Tuesday, February 12, 2013

Poetry: Natural Takeover of Small Things by Tim Z. Hernandez

Natural Takeover of Small Things
by Tim Z. Hernandez
Natural Takeover of Small Things by Tim Z. Hernandez is an intimate portrayal of life in California's San Joaquin Valley with all its beauty and exposed flaws. Mr. Hernandez's poetry is personal and while some poems are rendered with deeply moving, lyrical and rhythmic prose, others are rather straight forward, raw and cutting in nature. There is no real place for nostalgia in Hernandez's memories of "home;" instead there is realism filled with love and care in the shaping of moments, places and people who live and die in the valley -- from campesinos who work the land to those who become collateral damage.

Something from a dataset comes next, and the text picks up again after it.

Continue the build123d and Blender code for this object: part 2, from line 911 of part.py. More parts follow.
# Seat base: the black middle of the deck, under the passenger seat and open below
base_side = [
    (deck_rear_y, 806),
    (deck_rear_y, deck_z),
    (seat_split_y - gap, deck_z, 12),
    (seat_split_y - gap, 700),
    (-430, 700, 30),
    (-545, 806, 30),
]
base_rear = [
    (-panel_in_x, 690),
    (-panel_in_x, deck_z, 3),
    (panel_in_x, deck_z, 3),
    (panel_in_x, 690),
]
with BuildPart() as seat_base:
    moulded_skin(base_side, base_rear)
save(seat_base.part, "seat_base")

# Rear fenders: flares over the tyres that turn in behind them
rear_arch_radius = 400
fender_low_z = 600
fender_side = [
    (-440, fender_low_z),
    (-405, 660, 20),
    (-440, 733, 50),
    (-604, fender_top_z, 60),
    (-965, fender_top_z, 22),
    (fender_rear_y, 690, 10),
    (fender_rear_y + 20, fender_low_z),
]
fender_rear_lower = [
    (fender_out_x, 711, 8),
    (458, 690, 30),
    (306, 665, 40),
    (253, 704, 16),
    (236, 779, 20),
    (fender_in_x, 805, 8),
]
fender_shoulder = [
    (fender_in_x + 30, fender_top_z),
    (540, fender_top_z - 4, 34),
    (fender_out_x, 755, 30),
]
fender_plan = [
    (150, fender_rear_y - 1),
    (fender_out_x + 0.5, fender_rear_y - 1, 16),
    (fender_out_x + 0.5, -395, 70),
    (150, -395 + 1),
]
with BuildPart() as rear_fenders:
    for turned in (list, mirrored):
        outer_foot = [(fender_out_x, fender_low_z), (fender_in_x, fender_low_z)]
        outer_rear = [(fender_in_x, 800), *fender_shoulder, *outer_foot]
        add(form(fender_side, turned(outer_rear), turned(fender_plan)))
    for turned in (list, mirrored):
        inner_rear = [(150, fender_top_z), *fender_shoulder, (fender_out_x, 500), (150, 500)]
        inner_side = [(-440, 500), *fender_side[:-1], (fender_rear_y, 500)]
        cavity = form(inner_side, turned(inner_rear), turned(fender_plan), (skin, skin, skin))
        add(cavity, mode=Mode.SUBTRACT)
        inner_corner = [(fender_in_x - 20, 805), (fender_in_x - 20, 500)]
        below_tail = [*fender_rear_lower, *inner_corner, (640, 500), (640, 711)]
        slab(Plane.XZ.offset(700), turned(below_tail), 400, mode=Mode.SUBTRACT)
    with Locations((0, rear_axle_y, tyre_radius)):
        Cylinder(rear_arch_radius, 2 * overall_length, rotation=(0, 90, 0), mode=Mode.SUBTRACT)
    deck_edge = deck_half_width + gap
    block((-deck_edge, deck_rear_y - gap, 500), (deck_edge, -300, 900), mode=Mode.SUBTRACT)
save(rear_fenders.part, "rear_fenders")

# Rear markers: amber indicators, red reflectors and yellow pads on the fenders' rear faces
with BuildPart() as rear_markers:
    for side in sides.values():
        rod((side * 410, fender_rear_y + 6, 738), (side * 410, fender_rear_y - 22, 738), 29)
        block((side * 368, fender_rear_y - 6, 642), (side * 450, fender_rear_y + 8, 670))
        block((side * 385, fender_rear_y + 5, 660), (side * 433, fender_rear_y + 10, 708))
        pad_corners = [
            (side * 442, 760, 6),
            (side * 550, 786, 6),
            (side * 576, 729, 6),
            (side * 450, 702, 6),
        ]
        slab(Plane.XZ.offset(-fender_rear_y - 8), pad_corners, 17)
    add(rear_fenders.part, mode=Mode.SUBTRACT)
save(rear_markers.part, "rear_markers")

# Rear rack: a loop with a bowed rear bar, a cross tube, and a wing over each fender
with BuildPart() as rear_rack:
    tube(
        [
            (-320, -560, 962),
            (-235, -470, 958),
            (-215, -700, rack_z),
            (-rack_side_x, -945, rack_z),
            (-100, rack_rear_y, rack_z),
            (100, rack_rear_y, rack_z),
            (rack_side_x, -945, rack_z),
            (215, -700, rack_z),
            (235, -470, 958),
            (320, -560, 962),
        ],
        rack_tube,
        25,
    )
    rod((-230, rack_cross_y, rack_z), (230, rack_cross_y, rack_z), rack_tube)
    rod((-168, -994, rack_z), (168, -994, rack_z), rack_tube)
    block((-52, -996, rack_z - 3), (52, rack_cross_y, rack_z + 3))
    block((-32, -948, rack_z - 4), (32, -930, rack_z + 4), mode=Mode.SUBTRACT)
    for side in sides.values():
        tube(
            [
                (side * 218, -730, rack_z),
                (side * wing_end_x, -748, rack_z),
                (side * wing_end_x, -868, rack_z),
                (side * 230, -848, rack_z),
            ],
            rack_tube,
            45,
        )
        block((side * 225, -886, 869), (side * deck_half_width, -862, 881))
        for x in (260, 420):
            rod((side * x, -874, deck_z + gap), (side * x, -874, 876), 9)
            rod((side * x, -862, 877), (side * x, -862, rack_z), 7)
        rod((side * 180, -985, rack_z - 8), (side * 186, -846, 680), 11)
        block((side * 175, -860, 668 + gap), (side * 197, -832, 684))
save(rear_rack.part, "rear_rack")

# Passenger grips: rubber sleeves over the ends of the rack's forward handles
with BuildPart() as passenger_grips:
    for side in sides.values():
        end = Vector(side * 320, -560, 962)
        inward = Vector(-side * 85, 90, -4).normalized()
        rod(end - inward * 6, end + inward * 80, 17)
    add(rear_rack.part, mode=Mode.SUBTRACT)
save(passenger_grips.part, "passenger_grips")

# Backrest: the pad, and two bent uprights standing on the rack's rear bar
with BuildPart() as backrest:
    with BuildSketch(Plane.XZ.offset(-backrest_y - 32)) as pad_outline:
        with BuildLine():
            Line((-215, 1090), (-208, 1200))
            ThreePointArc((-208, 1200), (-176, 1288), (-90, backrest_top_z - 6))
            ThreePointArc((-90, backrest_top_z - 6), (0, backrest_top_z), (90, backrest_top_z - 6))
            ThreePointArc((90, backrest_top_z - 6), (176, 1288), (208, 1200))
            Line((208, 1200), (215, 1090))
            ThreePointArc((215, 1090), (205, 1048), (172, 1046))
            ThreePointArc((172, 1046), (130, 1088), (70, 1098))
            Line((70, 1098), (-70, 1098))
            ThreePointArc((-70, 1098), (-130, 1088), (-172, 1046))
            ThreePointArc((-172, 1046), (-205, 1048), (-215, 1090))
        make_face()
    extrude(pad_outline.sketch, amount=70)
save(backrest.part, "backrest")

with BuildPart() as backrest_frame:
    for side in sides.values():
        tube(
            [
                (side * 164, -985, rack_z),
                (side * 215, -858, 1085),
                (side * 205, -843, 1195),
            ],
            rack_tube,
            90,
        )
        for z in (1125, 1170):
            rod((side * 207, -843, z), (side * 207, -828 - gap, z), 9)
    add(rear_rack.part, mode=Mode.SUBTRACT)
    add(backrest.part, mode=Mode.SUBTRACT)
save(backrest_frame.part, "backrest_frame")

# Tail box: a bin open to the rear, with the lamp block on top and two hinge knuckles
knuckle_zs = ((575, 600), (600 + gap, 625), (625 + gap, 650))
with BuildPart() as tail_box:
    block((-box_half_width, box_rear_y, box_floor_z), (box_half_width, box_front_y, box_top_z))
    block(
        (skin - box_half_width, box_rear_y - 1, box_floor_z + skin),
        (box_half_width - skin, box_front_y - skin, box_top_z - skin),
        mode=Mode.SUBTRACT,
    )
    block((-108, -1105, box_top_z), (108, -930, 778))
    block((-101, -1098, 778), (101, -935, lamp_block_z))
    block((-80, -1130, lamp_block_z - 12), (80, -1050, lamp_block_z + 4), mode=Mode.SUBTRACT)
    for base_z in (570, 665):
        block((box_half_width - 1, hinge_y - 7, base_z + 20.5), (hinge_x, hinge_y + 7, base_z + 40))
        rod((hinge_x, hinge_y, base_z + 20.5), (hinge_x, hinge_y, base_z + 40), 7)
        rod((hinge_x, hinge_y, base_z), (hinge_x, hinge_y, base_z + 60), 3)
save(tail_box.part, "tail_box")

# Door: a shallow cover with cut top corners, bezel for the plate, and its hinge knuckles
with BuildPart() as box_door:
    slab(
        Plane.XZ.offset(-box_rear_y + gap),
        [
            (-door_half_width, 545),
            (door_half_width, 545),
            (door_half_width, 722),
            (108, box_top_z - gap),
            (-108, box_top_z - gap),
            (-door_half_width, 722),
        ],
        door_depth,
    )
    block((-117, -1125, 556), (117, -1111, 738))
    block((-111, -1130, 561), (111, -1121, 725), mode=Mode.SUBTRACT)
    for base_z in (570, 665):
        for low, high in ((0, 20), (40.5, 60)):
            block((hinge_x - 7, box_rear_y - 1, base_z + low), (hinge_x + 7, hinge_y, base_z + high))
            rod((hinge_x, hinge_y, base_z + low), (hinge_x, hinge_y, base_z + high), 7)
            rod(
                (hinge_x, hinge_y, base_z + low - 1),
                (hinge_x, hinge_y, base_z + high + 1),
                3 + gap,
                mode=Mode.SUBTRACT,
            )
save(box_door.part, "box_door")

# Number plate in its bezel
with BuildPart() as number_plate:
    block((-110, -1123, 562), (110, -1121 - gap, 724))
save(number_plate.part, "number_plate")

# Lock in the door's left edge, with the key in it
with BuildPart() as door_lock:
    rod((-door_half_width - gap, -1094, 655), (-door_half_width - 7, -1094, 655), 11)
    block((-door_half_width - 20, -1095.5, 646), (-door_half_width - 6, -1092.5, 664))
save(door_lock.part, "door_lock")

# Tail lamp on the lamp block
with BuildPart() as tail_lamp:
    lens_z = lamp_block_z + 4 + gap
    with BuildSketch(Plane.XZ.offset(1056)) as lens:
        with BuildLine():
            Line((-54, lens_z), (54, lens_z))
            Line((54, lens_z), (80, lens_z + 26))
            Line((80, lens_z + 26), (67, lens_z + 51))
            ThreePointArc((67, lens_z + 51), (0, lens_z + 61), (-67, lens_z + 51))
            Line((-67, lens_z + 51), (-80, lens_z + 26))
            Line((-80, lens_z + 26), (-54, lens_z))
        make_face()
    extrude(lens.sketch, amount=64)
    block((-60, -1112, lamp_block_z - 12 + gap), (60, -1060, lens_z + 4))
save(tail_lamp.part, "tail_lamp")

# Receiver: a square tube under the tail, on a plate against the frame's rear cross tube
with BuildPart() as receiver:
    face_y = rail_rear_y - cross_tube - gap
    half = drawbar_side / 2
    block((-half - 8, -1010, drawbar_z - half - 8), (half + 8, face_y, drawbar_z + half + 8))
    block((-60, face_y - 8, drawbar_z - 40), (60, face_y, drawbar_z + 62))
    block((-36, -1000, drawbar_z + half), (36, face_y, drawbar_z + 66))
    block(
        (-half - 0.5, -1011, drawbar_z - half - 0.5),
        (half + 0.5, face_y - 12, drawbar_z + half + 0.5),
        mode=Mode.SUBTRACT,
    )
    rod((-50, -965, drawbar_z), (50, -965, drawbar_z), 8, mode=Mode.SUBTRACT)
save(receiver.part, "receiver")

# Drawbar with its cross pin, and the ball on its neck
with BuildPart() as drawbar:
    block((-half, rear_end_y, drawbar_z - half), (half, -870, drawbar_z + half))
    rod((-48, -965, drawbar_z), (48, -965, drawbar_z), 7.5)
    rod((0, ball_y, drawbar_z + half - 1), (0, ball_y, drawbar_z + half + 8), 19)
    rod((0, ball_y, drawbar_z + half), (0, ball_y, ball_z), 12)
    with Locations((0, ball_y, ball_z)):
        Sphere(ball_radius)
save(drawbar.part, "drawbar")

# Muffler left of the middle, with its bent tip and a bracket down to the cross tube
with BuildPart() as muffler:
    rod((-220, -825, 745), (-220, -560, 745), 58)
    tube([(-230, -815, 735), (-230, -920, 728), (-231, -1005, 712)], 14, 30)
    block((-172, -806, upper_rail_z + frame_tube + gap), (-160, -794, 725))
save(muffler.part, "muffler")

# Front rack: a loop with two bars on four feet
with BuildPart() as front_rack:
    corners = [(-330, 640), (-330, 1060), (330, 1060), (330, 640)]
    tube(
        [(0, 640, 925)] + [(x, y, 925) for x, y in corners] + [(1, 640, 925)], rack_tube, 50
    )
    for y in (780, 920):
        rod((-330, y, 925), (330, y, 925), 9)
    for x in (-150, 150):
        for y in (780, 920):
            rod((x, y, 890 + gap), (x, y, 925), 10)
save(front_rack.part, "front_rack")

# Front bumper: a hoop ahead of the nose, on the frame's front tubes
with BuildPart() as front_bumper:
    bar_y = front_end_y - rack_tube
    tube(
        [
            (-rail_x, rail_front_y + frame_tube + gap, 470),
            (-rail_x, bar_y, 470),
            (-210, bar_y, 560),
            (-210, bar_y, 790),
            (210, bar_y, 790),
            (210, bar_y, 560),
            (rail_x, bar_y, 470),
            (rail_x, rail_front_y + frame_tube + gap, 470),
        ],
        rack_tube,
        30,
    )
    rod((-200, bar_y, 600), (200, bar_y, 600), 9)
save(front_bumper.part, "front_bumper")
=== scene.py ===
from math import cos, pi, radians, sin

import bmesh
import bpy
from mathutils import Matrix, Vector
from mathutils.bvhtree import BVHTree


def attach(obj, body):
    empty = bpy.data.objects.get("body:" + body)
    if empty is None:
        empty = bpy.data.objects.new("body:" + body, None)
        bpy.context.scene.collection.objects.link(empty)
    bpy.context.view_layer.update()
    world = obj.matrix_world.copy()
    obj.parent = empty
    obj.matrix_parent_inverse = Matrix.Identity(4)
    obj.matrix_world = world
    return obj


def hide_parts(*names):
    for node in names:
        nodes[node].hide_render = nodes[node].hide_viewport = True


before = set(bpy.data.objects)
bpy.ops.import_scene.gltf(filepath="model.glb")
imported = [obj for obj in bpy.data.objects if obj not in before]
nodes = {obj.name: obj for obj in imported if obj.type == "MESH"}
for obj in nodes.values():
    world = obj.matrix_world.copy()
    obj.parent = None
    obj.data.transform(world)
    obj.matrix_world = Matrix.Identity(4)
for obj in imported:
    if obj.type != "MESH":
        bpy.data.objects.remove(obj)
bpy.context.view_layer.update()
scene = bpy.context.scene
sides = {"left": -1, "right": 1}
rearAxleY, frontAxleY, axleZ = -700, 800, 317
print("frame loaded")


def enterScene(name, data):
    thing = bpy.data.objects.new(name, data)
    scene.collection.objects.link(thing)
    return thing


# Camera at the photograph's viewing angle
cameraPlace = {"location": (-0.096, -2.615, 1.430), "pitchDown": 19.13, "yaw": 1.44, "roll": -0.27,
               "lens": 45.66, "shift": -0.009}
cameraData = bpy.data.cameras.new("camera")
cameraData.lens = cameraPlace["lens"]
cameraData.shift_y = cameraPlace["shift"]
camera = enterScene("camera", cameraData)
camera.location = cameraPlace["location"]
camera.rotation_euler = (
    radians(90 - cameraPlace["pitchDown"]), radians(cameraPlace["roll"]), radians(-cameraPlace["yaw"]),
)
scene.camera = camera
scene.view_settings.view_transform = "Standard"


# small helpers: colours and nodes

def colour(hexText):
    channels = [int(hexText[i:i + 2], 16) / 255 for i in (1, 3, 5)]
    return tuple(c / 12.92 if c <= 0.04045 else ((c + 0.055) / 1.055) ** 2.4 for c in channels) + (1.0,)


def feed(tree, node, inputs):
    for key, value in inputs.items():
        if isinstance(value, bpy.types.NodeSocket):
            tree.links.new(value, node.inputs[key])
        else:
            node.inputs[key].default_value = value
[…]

The culture of the West and Western Latino culture permeate Hernandez's poetry. Readers experience the pride embodied by hardworking men and women, as well as substandard living conditions, wasted lives, and personal loses. But there is also taste and smell to savor in Hernandez's poetry: menudo, lengua, the fruits of the valley, the earthy smell of the campo -- the beauty and the tragedy.

This 80 page book is divided into three sections: The Arms in Dead Heat, San Joaquin Sutra, and Natural Takeover of Small Things.

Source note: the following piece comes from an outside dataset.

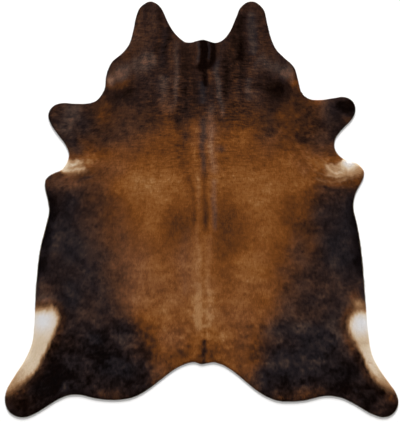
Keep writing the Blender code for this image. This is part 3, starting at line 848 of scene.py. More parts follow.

I. Arms in Dead Heat includes memories of life in the San Joaquin Valley beginning with the poem that hooked me, Home:
Fresno is the inexhaustible nerve
in the twitching leg of a dog [...]
II. San Joaquin Sutra describes the beauty and the tragedy;
San Joaquin Valley,
where tired faces water quaint gardens with cut hoses,
bending to bury
the corn next to the sugarcane, reaching
for the avocado on the highest branch,
the melon's elusive fragrance
in all directions toward all the windows in all the houses on all the streets,
sweet invisible nectars drifting
in vastness of big sky
where taunts a kite
broken free
of its

☀ ☀ ☀
San Joaquin -
where sickly bodies of old Texan mothers draped in aprons of sunflower
and waning seasons sit idly by, waiting for some slick cancer to escort
their last days to proms of disintegration, while the souls of
amputated limbs
twitch anxious habits for workloads of the waiting day, [...]
III. Natural Takeover of Small Things is full of reflections on those little details that make up life and bring eventual death, the letting go of one life to begin another. Adios, Fresno says is all . . .
Adios, Fresno
You could use more letters of love.
Here, take these. You owe me nothing, except back pay.
But I won't mention it again.
Trust me when I say I'll have no regrets leaving you. [...]

About the Author: Tim Z. Hernandez is a poet, novelist, and performance artist whose awards include the 2006 American Book Award, the 2010 Premio Aztlan Prize in Fiction, and the James Duval Phelan Award from the San Francisco Foundation. He is the author of a previous book of poetry, Skin Tax, and the novel Breathing in Dust. In 2011 the Poetry Society of America named him one of sixteen New American Poets. His novel of historical fiction, Mañana Means Heaven, based on the life of Bea Franco, will release in Fall of 2013. He holds a BA from Naropa University and an MFA from Bennington College.

Category: Poetry
Series: Camino del Sol: A Latina and Latino Literary Series
ARC provided by Publisher: The University of Arizona Press
Publication Date: February 21, 2013

All poetry quotes taken from Natural Takeover of Small Things by Tim Z. Hernandez. © Tim Z. Hernandez, 2013.


  1. Lovely review Hils. I must confess to having been burnt by poetry at college (the US equivalent = high school :) Maybe one day I can take the time to learn to appreciate it :)

    1. Thank you, Orannia. That's interesting. I didn't truly begin enjoying poetry until I was in my late 20's early 30's. Before that time, poetry didn't do it for me at all! And, it was a slow process, a book here another there... one poet at a time (sometimes one poet for a long, long time) *g* So, yes... it is never too late.